-- START Records supplied --

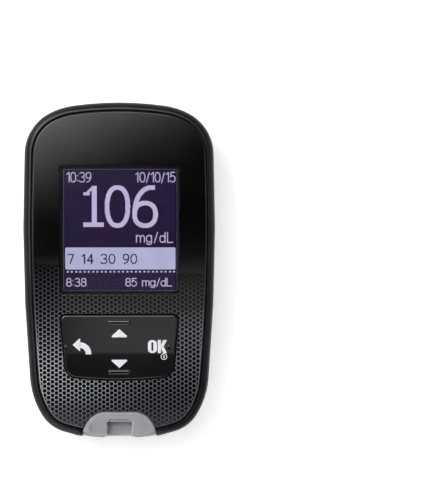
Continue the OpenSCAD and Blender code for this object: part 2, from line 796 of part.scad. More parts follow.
module usb_socket() color("#c6c8cb") {
    y0 = usb_y;
    y1 = usb_y + usb_l;
    z0 = board_top;
    z1 = board_top + usb_h;
    shell = [[-usb_w / 2, z1], [usb_w / 2, z1], [usb_w / 2, z0], [-usb_w / 2, z0]];
    radii = [0.4, 0.4, 1, 1];
    difference() {
        translate([0, y1, 0]) rotate([90, 0, 0]) linear_extrude(usb_l) polygon(rounded(shell, radii));
        translate([0, y1 + 1, 0]) rotate([90, 0, 0]) linear_extrude(usb_l)
            polygon(rounded(shell, radii, usb_wall));
    }
    // tongue with its contacts
    block([-1.9, y0 + 0.9, z0 + 1.35], [1.9, y1 - 0.6, z0 + 1.85]);
    for (i = [-2:2]) block([i * 0.65 - 0.15, y0 + 0.9, z0 + 1.27], [i * 0.65 + 0.15, y1 - 0.8, z0 + 1.36]);
}

// ---- Strip port ----

module strip_port_cover() color("#a9abad") difference() {
    reach = scoop_w / 2 + scoop_flare;
    union() {
        intersection() {
            slab(port_outline(0), port_z, cover_top);
            case_form(front_profile(cover_top, port_lean, port_lean_h, 6));
        }
        // ears under the deck and pegs down to the board
        both_sides() {
            block([port_w / 2 - 1, port_top - 4.2, deck_z - 1.2],
                [port_w / 2 + 1.4, port_top - 1.6, deck_z - fit]);
            translate([7, port_top - 2.6, board_top]) cylinder(d = 1.6, h = port_z + sink - board_top);
        }
    }
    end_cut();
    // strip trough, with the slot at its end
    block([-trough_w / 2, end_y - 1, slot_z], [trough_w / 2, trough_y, cover_top + 1]);
    block([-trough_w / 2, trough_y - 1, slot_z], [trough_w / 2, port_top + 1, slot_z + slot_h]);
    // step above the slot, and the cheeks standing a little further out than the middle
    block([-trough_w / 2 + step_in, trough_y - 1, cover_top - step_d],
        [trough_w / 2 - step_in, trough_y + step_l, cover_top + 1]);
    block([-recess_w / 2, end_y - 1, port_z - 1], [recess_w / 2, end_y + recess_d, cover_top + 1]);
    // scoop that slopes down to the end
    intersection() {
        slab([
            [-reach, end_y - 1], [-reach, scoop_y - 1.35], [-scoop_w / 2, scoop_y],
            [scoop_w / 2, scoop_y], [reach, scoop_y - 1.35], [reach, end_y - 1]
        ], slot_z, cover_top + 2);
        translate([0, scoop_y, cover_top]) rotate([scoop_slope, 0, 0]) block([-9, -9, 0], [9, 0, 5]);
    }
}

module strip_connector() color("#18181a") difference() {
    block([-connector_w / 2, connector_y, board_top], [connector_w / 2, connector_back, connector_top]);
    block([-trough_w / 2, connector_y - 1, slot_z], [trough_w / 2, strip_stop, slot_z + slot_h]);
    // ways for the ejector's bar and riser
    block([-connector_w, bar_y - eject_travel - 0.5, board_top - 1],
        [1.7, connector_back + 1, link_z + link_t + 0.3]);
    block([-1.5, bar_y - eject_travel - 0.5, link_z], [1.5, connector_back + 1, slot_z + slot_h]);
}

module strip_contacts() {
    top = slot_z + slot_h;
    y = connector_y;
    color("#d8b25a") for (i = [0:5]) strip_yz([
        [y + 3.4, top - 0.22], [y + 2.9, top - 0.32], [y + 2.2, top - 0.34], [y + 1.4, top - 0.12],
        [y + 0.5, top - 0.12]
    ], -0.12, 0.5, (i - 2.5) * 0.88);
}

module port_lights() color("#f0f0ea") both_sides() translate([7.4, port_top + 1.4, board_top]) {
    block([-0.9, -0.5, 0], [0.9, 0.5, 0.5]);
    translate([0, 0, 0.4]) cylinder(d1 = 0.9, d2 = 0.6, h = 0.4);
}

// ---- Strip ejector ----

module ejector_slider() color("#2a2a2c") difference() {
    union() {
        block([slide_face, eject_y - pad_l / 2 - 1, pad_z - 0.8],
            [block_x, eject_y + pad_l / 2 + 1, pad_z + pad_h + 0.7]);
        intersection() {
            block([-body_w, eject_y - pad_l / 2, pad_z],
                [slide_face + sink, eject_y + pad_l / 2, pad_z + pad_h]);
            slab(case_outline(0.25), pad_z - 1, pad_z + pad_h + 1);
        }
        block([block_x - sink, eject_y - block_l / 2, pad_z],
            [block_x + block_w, eject_y + block_l / 2, pad_z + 2.8]);
        // pin that the spring sits on
        translate([spring_x, spring_y + sink, spring_z]) rotate([90, 0, 0]) cylinder(d = 1.2, h = 1.8);
    }
    // grip grooves
    for (i = [-2:2]) block([-body_w, eject_y + i * grip_pitch - grip_w / 2, pad_z - 1],
        [-body_w / 2 + grip_d, eject_y + i * grip_pitch + grip_w / 2, pad_z + pad_h + 1]);
    translate([link_x + link_t / 2, eject_y, pad_z - 1]) cylinder(d = link_pin_d + fit, h = 2.4);
}

module ejector_link() color("#6e6f73") {
    // arm along the side, bar across to the connector, and a thin tongue behind the strip
    block([link_x, bar_y, link_z], [link_x + link_t, eject_y + 2, link_z + link_t]);
    block([link_x, bar_y, link_z], [1.2, bar_y + link_t, link_z + link_t]);
    block([-1.2, bar_y, link_z], [1.2, bar_y + link_t, tongue_z + tongue_t]);
    block([-1.2, strip_stop + 0.2, tongue_z], [1.2, bar_y + sink, tongue_z + tongue_t]);
    translate([link_x + link_t / 2, eject_y, link_z + link_t - sink]) cylinder(d = link_pin_d, h = 1.3);
}

// Compression spring: a six-sided tube along a helix
module ejector_spring() {
    rings = 12 * coils;
    len = spring_y - rib_y - wire_d;
    points = [
        for (k = [0:rings]) let (a = 360 * coils * k / rings) for (s = [0:5])
            let (r = (coil_d + wire_d * cos(60 * s)) / 2)
            [
                spring_x + r * cos(a), rib_y + wire_d / 2 + len * k / rings + wire_d * sin(60 * s) / 2,
                spring_z + r * sin(a)
            ]
    ];
    color("#b4b6ba") polyhedron(points, concat(
        [[for (s = [0:5]) s]],
        [
            for (k = [0:rings - 1]) for (s = [0:5]) let (a = 6 * k + s, b = 6 * k + (s + 1) % 6)
                each [[a, a + 6, b], [b, a + 6, b + 6]]
        ],
        [[for (s = [5:-1:0]) 6 * rings + s]]
    ));
}

// ---- Batteries ----

door_radii = [3, 3, 0, 0];

function door_corners() =
    [[-door_w / 2, door_y], [door_w / 2, door_y], [door_w / 2, hinge_y], [-door_w / 2, hinge_y]];

module battery_door() color("#1e1e20") difference() {
    union() {
        slab(rounded(door_corners(), door_radii), 0, door_t);
        rod_x(2 * hinge_r, -door_w / 2, door_w / 2, hinge_y, hinge_r);
        rod_x(pin_d, -door_w / 2 - pin_reach, door_w / 2 + pin_reach, hinge_y, hinge_r);
        // latch
        block([-latch_w / 2, door_y - 1.1, door_t - sink], [latch_w / 2, door_y - 0.25, door_t + latch_h]);
    }
    finger_dimple();
    // grip grooves
    for (i = [0:2]) block([-5, door_y - 4.8 - grip_w - 1.3 * i, -1], [5, door_y - 4.8 - 1.3 * i, 0.3]);
    // slits that let the latch spring
    both_sides() block([latch_w / 2 + 0.6, door_y - 3.6, -1],
        [latch_w / 2 + 0.6 + slit_w, door_y + 1, door_t + 1]);
}

module coin_cells() color("#c8cacc") for (y = cell_ys) translate([0, y, cell_z]) rotate_extrude()
    polygon([
        [0, 0], [cell_r - 0.5, 0], [cell_r - 0.15, 0.12], [cell_r, 0.45], [cell_r, cell_h - 0.55],
        [cell_r - 0.25, cell_h - 0.3], [cell_r - 1.1, cell_h - 0.25], [cell_r - 1.4, cell_h], [0, cell_h]
    ]);

module positive_contacts() color("#cfc9a8") for (y = cell_ys) strip_xz([
    [cell_r + 0.75, board_z], [cell_r + 0.75, tray_z], [cell_r + 0.15, cell_z + 2.1],
    [cell_r + 0.15, cell_z + 1.2], [cell_r + 0.6, cell_z + 0.3]
], 0.15, 3, y);

module negative_contacts() color("#cfc9a8") for (y = cell_ys) strip_yz([
    [y + 7.4, board_z], [y + 7.4, tray_z + 0.1], [y + 6.9, tray_z - 0.15], [y + 2, tray_z - 0.42],
    [y - 2, tray_z - 0.42], [y - 4, tray_z - 0.2]
], -0.15, 4);

rear_case();
front_case();
front_cover();
display_window();
window_glue();
display_seal();
display_glass();
diffuser();
light_guide();
display_frame();
display_flex();
key_plate();
key_mat();
snap_domes();
main_board();
board_screws();
microcontroller();
radio_module();
buzzer();
small_components();
flex_connector();
usb_socket();
strip_port_cover();
strip_connector();
strip_contacts();
port_lights();
ejector_slider();
ejector_link();
ejector_spring();
battery_door();
coin_cells();
positive_contacts();
negative_contacts();
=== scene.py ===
import json
import math

import bmesh
import bpy
import numpy
from mathutils import Matrix, Vector, kdtree


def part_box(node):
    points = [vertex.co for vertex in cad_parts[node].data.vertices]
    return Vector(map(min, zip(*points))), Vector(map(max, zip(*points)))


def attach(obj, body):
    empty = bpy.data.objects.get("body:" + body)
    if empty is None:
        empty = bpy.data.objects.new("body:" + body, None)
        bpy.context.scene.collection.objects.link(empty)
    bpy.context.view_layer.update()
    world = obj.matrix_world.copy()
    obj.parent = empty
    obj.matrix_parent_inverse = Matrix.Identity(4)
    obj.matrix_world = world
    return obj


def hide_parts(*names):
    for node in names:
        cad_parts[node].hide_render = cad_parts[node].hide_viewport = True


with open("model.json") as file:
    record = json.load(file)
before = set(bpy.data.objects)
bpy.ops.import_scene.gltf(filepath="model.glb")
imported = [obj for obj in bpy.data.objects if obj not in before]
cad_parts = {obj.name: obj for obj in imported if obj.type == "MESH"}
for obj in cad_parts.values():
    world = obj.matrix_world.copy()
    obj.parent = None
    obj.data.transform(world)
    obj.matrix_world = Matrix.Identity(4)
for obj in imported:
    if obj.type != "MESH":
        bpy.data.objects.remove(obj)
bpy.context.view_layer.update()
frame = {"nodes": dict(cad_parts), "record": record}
mm = 0.001
bodyOf = {node: body for body, nodes in frame["record"]["behaviour"]["bodies"].items() for node in nodes}
slotOf = {row["node"]: row["material_slot"] for row in frame["record"]["subparts"]}
print("frame loaded,", len(frame["nodes"]), "parts")


def deselectAll():
    if bpy.context.object and bpy.context.object.mode != "OBJECT":
        bpy.ops.object.mode_set(mode="OBJECT")
    bpy.ops.object.select_all(action="DESELECT")


def pickOnly(piece):
    deselectAll()
    piece.select_set(True)
    bpy.context.view_layer.objects.active = piece


def applyModifier(piece, kind, **settings):
    pickOnly(piece)
    modifier = piece.modifiers.new(kind.lower(), kind)
    for name, value in settings.items():
        setattr(modifier, name, value)
    bpy.ops.object.modifier_apply(modifier=modifier.name)


def carve(piece, cutter, operation="DIFFERENCE", solver="EXACT"):
    applyModifier(piece, "BOOLEAN", object=cutter, operation=operation, solver=solver)
    bpy.data.objects.remove(cutter)


def roundEdges(piece, width, segments=2, angle=40):
    applyModifier(
        piece, "BEVEL", width=width * mm, segments=segments, limit_method="ANGLE",
        angle_limit=math.radians(angle), harden_normals=False, use_clamp_overlap=True,
    )


def smoothFaces(piece, angle=30):
    pickOnly(piece)
    bpy.ops.object.shade_smooth_by_angle(angle=math.radians(angle))
    # keeps the large flat faces flat next to rounded edges
    applyModifier(piece, "WEIGHTED_NORMAL", keep_sharp=True)


def editAll(piece):
    pickOnly(piece)
    bpy.ops.object.mode_set(mode="EDIT")
    bpy.ops.mesh.select_all(action="SELECT")


# Rings of points in mm: a filled circle is laid on the first ring and extruded from ring to ring
def stackRings(name, rings):
    deselectAll()
    bpy.ops.mesh.primitive_circle_add(vertices=len(rings[0]), radius=mm, fill_type="NGON")
    piece = bpy.context.object
    piece.name = piece.data.name = name
    for vertex, point in zip(piece.data.vertices, rings[0]):
        vertex.co = Vector(point) * mm
    editAll(piece)
    for lower, upper in zip(rings, rings[1:]):
        spots = kdtree.KDTree(len(lower))
        for index, point in enumerate(lower):
            spots.insert(Vector(point) * mm, index)
        spots.balance()
        bpy.ops.mesh.extrude_region_move()
        shape = bmesh.from_edit_mesh(piece.data)
        for vertex in shape.verts:
            if vertex.select:
                vertex.co = Vector(upper[spots.find(vertex.co)[1]]) * mm
        bmesh.update_edit_mesh(piece.data)
    bpy.ops.mesh.select_all(action="SELECT")
    bpy.ops.mesh.normals_make_consistent(inside=False)
    bpy.ops.object.mode_set(mode="OBJECT")
    return piece


def atHeight(outline, z):
    return [(x, y, z) for x, y in outline]


def plate(name, outline, low, high):
    return stackRings(name, [atHeight(outline, low), atHeight(outline, high)])


def boxPiece(name, low, high):
    corners = [(low[0], low[1]), (low[0], high[1]), (high[0], high[1]), (high[0], low[1])]
    return plate(name, corners, low[2], high[2])


def joinPieces(name, pieces):
    pickOnly(pieces[0])
    for piece in pieces[1:]:
        piece.select_set(True)
    if len(pieces) > 1:
        bpy.ops.object.join()
    joined = bpy.context.object
    joined.name = joined.data.name = name
    return joined


def filletCorner(before, corner, after, radius, steps=6):
    u, v = (before - corner).normalized(), (after - corner).normalized()
    half = u.angle(v) / 2
    centre = corner + (u + v).normalized() * radius / math.sin(half)
    start = corner + u * radius / math.tan(half) - centre
    end = corner + v * radius / math.tan(half) - centre
    first = math.atan2(start.y, start.x)
    swing = math.atan2(start.x * end.y - start.y * end.x, start.dot(end))
    turns = [first + swing * i / steps for i in range(steps + 1)]
    return [(centre.x + radius * math.cos(a), centre.y + radius * math.sin(a)) for a in turns]


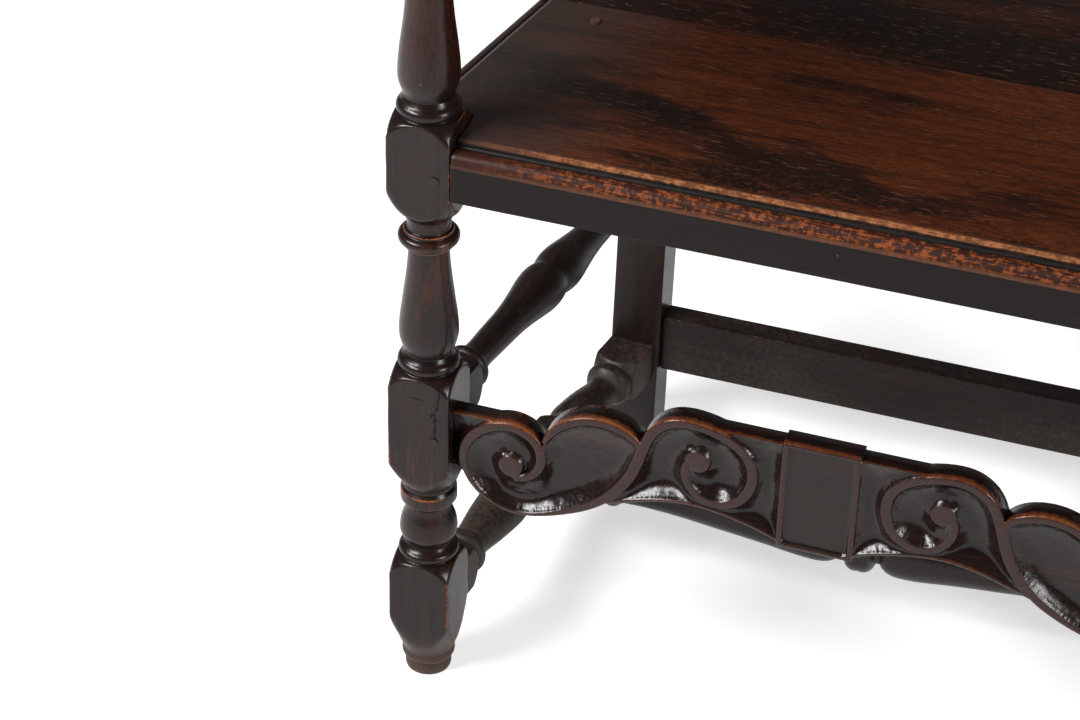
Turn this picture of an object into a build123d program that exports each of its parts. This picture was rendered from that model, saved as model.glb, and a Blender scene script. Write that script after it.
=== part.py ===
from build123d import *
import os
from math import atan, degrees, hypot, sqrt

# A joined armchair with a panelled back: turned front posts and side stretchers, square raked rear
# posts, a seat of two boards with a moulded edge, and a carved scroll board as front stretcher.
# Millimetres. X runs across the chair, Y from front to back and Z up. The posts' places are given
# from the middle of the chair (X) and from the axis of the front posts (Y).

# ---------------------------------------------------------------------------------------------
# Driving sizes
# ---------------------------------------------------------------------------------------------

# Posts
FRONT_SPACING = 576.0        # between the axes of the front posts
REAR_SPACING = 467.0         # between the middles of the rear posts
POST_SETBACK = 346.0         # front post axis to the middle of a rear foot
FRONT_SECTION = 46.0         # side of the square blocks of a front post
REAR_WIDTH = 40.0            # rear post, across the chair
REAR_DEPTH = 34.0            # rear post, front to back
LEG_LEAN = 0.056             # backward slope of a rear post below the seat
BACK_LEAN = 0.16             # backward slope above the seat
UPRIGHT_LENGTH = 556.0       # rear post above the bend, along the slope
FINIAL_RISE = 16.0           # pyramid on top of a rear post
FINIAL_SLOPE = 38.0          # degrees its sides lean in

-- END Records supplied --

Using the data above, reproduce exactly the lines from the line that contains "rear_case();" through the line that contains "obj.parent = empty", including both.

> [Exercise answer]:
rear_case();
front_case();
front_cover();
display_window();
window_glue();
display_seal();
display_glass();
diffuser();
light_guide();
display_frame();
display_flex();
key_plate();
key_mat();
snap_domes();
main_board();
board_screws();
microcontroller();
radio_module();
buzzer();
small_components();
flex_connector();
usb_socket();
strip_port_cover();
strip_connector();
strip_contacts();
port_lights();
ejector_slider();
ejector_link();
ejector_spring();
battery_door();
coin_cells();
positive_contacts();
negative_contacts();
=== scene.py ===
import json
import math

import bmesh
import bpy
import numpy
from mathutils import Matrix, Vector, kdtree


def part_box(node):
    points = [vertex.co for vertex in cad_parts[node].data.vertices]
    return Vector(map(min, zip(*points))), Vector(map(max, zip(*points)))


def attach(obj, body):
    empty = bpy.data.objects.get("body:" + body)
    if empty is None:
        empty = bpy.data.objects.new("body:" + body, None)
        bpy.context.scene.collection.objects.link(empty)
    bpy.context.view_layer.update()
    world = obj.matrix_world.copy()
    obj.parent = empty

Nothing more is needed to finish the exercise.